[WHAT TO PRODUCE]:
Pick out every line that holds the string "names" and copy it.

[INFORMATION SUPPLIED]:

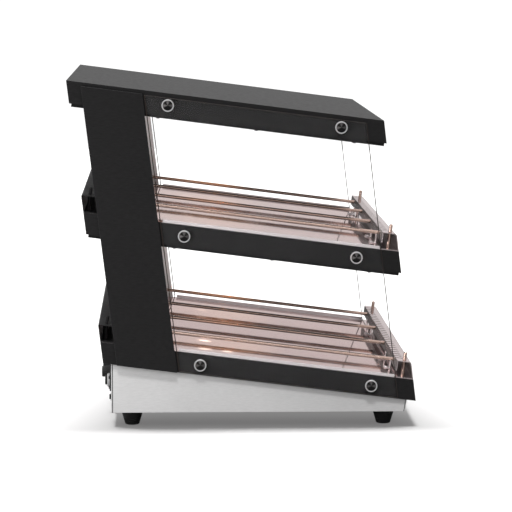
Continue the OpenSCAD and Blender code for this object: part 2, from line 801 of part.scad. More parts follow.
module control_plate() {
    color([0.1, 0.1, 0.11]) difference() {
        block([plate_x - plate_w / 2, plate_x + plate_w / 2], [base_rear_y, plate_face_y],
            [controls_z - plate_h / 2, controls_z + plate_h / 2]);
        translate([0, base_rear_y - overrun, 0]) {
            for (x = knob_x) translate([x, 0, controls_z])
                along_y(bushing_d + hole_clear, plate_t + 2 * overrun);
            translate([button_x, 0, controls_z]) along_y(barrel_d + hole_clear, plate_t + 2 * overrun);
            at_panel_screws() along_y(panel_screw_d + hole_clear, plate_t + 2 * overrun);
        }
    }
}

module panel_screws() {
    color([0.15, 0.15, 0.15]) translate([0, plate_face_y, 0]) at_panel_screws() {
        along_y(panel_screw_head_d, panel_screw_head_t);
        translate([0, -panel_screw_l, 0]) along_y(panel_screw_d, panel_screw_l + panel_screw_head_t / 2);
    }
}

// The two thermostats behind the rear wall, each with a threaded bushing through the plate
module deck_thermostats() {
    back = base_rear_y - skin;
    color([0.82, 0.8, 0.74]) for (x = knob_x) translate([x, 0, controls_z]) difference() {
        union() {
            block([-thermostat_w / 2, thermostat_w / 2], [back - thermostat_depth, back],
                [-thermostat_h / 2, thermostat_h / 2]);
            translate([0, back - overrun, 0])
                along_y(bushing_d, overrun + skin + plate_t + bushing_out);
        }
        translate([0, back - thermostat_depth / 2, 0])
            along_y(shaft_d + 2 * shaft_fit, thermostat_depth + plate_t + bushing_out);
    }
}

module heat_shaft(i) {
    back = base_rear_y - skin - thermostat_depth / 2 + overrun;
    color([0.78, 0.72, 0.5]) translate([knob_x[i], back, controls_z])
        along_y(shaft_d, plate_face_y + knob_gap + knob_l * 3 / 4 - back);
}

module heat_knob(i) {
    socket = plate_face_y + knob_gap;
    color([0.06, 0.06, 0.06]) translate([knob_x[i], socket, controls_z]) difference() {
        along_y(knob_d, knob_l);
        translate([0, -overrun, 0]) along_y(bushing_d + 2 * knob_gap, knob_socket + overrun);
        translate([0, -overrun, 0]) along_y(shaft_d, knob_l * 3 / 4 + overrun);
        for (n = [0 : knob_flutes - 1]) rotate([0, n * 360 / knob_flutes, 0])
            translate([knob_d / 2 + flute_d / 4, knob_socket / 2, 0]) along_y(flute_d, knob_l);
        translate([-flute_d / 4, knob_l - flute_d / 4, 0])
            cube([flute_d / 2, flute_d, knob_d]);
    }
}

module light_button_bezel() {
    bore = light_button_d + 2 * running_gap;
    color([0.85, 0.85, 0.86]) translate([button_x, plate_face_y, controls_z])
        rotate([-90, 0, 0]) rotate_extrude() polygon([[bore / 2, bezel_h],
            [bezel_d / 2 - bezel_h / 3, bezel_h], [bezel_d / 2, bezel_h * 2 / 3], [bezel_d / 2, 0],
            [barrel_d / 2, 0], [barrel_d / 2, -barrel_depth - overrun],
            [0, -barrel_depth - overrun], [0, -barrel_depth], [bore / 2, -barrel_depth]]);
}

module light_button() {
    color([0.16, 0.16, 0.17]) translate([button_x, plate_face_y + light_button_out, controls_z])
        rotate([90, 0, 0]) rotate_extrude() polygon([[0, 0], [light_button_d / 2 - overrun, 0],
            [light_button_d / 2, overrun], [light_button_d / 2, light_button_l], [0, light_button_l]]);
}

module at_switch() {
    translate([button_x, base_rear_y, foot_h + rocker_z]) children();
}

module switch_housing() {
    cavity = [switch_body[0] - 2 * switch_wall, switch_body[1] - 2 * switch_wall];
    color([0.05, 0.05, 0.05]) at_switch() difference() {
        union() {
            block([-switch_flange[0] / 2, switch_flange[0] / 2], [0, switch_flange_t],
                [-switch_flange[1] / 2, switch_flange[1] / 2]);
            block([-switch_body[0] / 2, switch_body[0] / 2], [-switch_depth, overrun],
                [-switch_body[1] / 2, switch_body[1] / 2]);
        }
        block([-cavity[0] / 2, cavity[0] / 2], [-switch_depth + 2 * switch_wall, switch_flange_t + overrun],
            [-cavity[1] / 2, cavity[1] / 2]);
        translate([0, -rocker_axis_depth, -cavity[1] / 2 - switch_wall / 2])
            cylinder(d = trunnion_d + 2 * shaft_fit, h = cavity[1] + switch_wall);
    }
}

// The rocker, drawn level and then turned to its off position
module power_rocker() {
    half = rocker_l / 2;
    pin_l = switch_body[1] - 2 * switch_wall + switch_wall - 2 * running_gap;
    color([0.04, 0.04, 0.04]) at_switch() translate([0, -rocker_axis_depth, 0])
        rotate([0, 0, -rocker_swing / 2]) {
            translate([0, 0, -rocker_h / 2]) linear_extrude(rocker_h)
                polygon([[-half, 0], [-half, rocker_rise + rocker_dish],
                    [0, rocker_rise], [half, rocker_rise + rocker_dish], [half, 0],
                    [half / 3, -rocker_rise], [-half / 3, -rocker_rise]]);
            translate([0, 0, -pin_l / 2]) cylinder(d = trunnion_d, h = pin_l);
        }
}

module cord_gland() {
    color([0.08, 0.08, 0.08]) translate([gland_x, base_rear_y, foot_h + gland_z])
        rotate([-90, 0, 0]) difference() {
            union() {
                cylinder(d = gland_flange_d, h = gland_flange_t, $fn = 6);
                translate([0, 0, -gland_barrel_l])
                    cylinder(d = gland_barrel_d, h = gland_barrel_l + overrun);
                translate([0, 0, gland_flange_t - overrun])
                    cylinder(d1 = gland_flange_d * 3 / 4, d2 = gland_nose_d, h = gland_nose_l + overrun);
                translate([0, 0, -skin - nut_h]) cylinder(d = gland_flange_d, h = nut_h, $fn = 6);
            }
            translate([0, 0, -gland_barrel_l - overrun])
                cylinder(d = gland_bore_d,
                    h = gland_barrel_l + gland_flange_t + gland_nose_l + 2 * overrun);
        }
}

module terminal_block() {
    size = terminal_size;
    color([0.9, 0.89, 0.84])
        translate([gland_x - size[0] / 2, base_rear_y - terminal_back - size[1] / 2, foot_h + skin]) {
            cube(size);
            for (i = [0 : terminal_poles - 1], y = [1 / 4, 3 / 4])
                translate([(i + 1 / 2) * size[0] / terminal_poles, y * size[1], size[2]])
                    cylinder(d = terminal_screw_d, h = terminal_screw_h);
        }
}

module divider_rod(k, i) {
    front = front_rail_y - rod_reach;
    rear = rear_rail_y + rod_reach;
    color([0.78, 0.68, 0.62]) on_level(k) translate([rod_x(i), front, rod_z])
        along_y(rod_d, rear - front);
}

canopy_cover();
lamp_pan(2);  // canopy_lamp_pan
lamp_pan(1);  // middle_lamp_pan
lamp_holders();
lamp_bulbs();
deck_frame(1);  // middle_deck_frame
tray(1);  // middle_tray
tray_trims(1);  // middle_tray_trims
heater_mat(1);  // middle_heater_mat
front_rail(1);  // middle_front_rail
rear_rail(1);  // middle_rear_rail
rail_pins(1);  // middle_rail_pins
rail_brackets(1);  // middle_rail_brackets
deck_frame(0);  // lower_deck_frame
tray(0);  // lower_tray
tray_trims(0);  // lower_tray_trims
heater_mat(0);  // lower_heater_mat
front_rail(0);  // lower_front_rail
rear_rail(0);  // lower_rear_rail
rail_pins(0);  // lower_rail_pins
rail_brackets(0);  // lower_rail_brackets
post_cover(-1);  // left_post_cover
post_cover(1);  // right_post_cover
post_liners();
post_wires();
wire_grommets();
side_glass(-1);  // left_side_glass
side_glass(1);  // right_side_glass
glass_gaskets();
glass_studs();
stud_nuts();
button_rings();
button_caps();
pan_screws();
base_housing();
base_bottom_plate();
rubber_feet();
foot_screws();
control_plate();
panel_screws();
deck_thermostats();
light_button_bezel();
switch_housing();
cord_gland();
terminal_block();
heat_shaft(0);  // middle_heat_shaft
heat_knob(0);  // middle_heat_knob
heat_shaft(1);  // lower_heat_shaft
heat_knob(1);  // lower_heat_knob
light_button();
power_rocker();
for (k = [1, 0], i = [0 : rod_count - 1])
    divider_rod(k, i);
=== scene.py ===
import json
import math
from functools import cache, partial

import bmesh
import bpy
from bpy.props import FloatProperty, FloatVectorProperty, IntProperty, PointerProperty
from mathutils import Matrix, Vector

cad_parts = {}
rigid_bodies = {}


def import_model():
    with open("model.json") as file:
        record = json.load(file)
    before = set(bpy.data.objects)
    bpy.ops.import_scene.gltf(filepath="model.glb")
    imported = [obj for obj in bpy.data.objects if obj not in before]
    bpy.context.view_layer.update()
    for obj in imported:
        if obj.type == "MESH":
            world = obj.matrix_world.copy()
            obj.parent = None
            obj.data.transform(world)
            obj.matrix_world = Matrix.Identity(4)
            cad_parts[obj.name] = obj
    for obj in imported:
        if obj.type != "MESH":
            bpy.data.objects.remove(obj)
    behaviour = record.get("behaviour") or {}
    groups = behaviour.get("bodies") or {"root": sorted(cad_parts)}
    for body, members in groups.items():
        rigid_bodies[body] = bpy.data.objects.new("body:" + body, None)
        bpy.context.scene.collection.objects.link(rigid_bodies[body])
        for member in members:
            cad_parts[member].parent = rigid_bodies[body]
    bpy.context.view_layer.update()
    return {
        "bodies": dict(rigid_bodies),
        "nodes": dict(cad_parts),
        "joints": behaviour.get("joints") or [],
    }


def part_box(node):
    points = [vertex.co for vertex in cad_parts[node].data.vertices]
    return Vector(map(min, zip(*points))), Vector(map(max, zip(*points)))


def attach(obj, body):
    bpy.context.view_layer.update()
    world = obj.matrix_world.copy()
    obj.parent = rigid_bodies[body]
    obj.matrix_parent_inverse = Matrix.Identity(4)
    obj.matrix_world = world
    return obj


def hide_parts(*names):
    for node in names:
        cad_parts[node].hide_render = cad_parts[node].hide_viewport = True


bl_info = {
    "name": "Pass-through food warmer",
    "version": (1, 0, 0),
    "blender": (4, 5, 0),
    "location": "3D View > Sidebar > Warmer",
    "description": "Finished sheet metal, glass, rails, rods, lamps and controls of a two-deck food warmer",
    "category": "Object",
}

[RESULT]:
def hide_parts(*names):
    for node in names:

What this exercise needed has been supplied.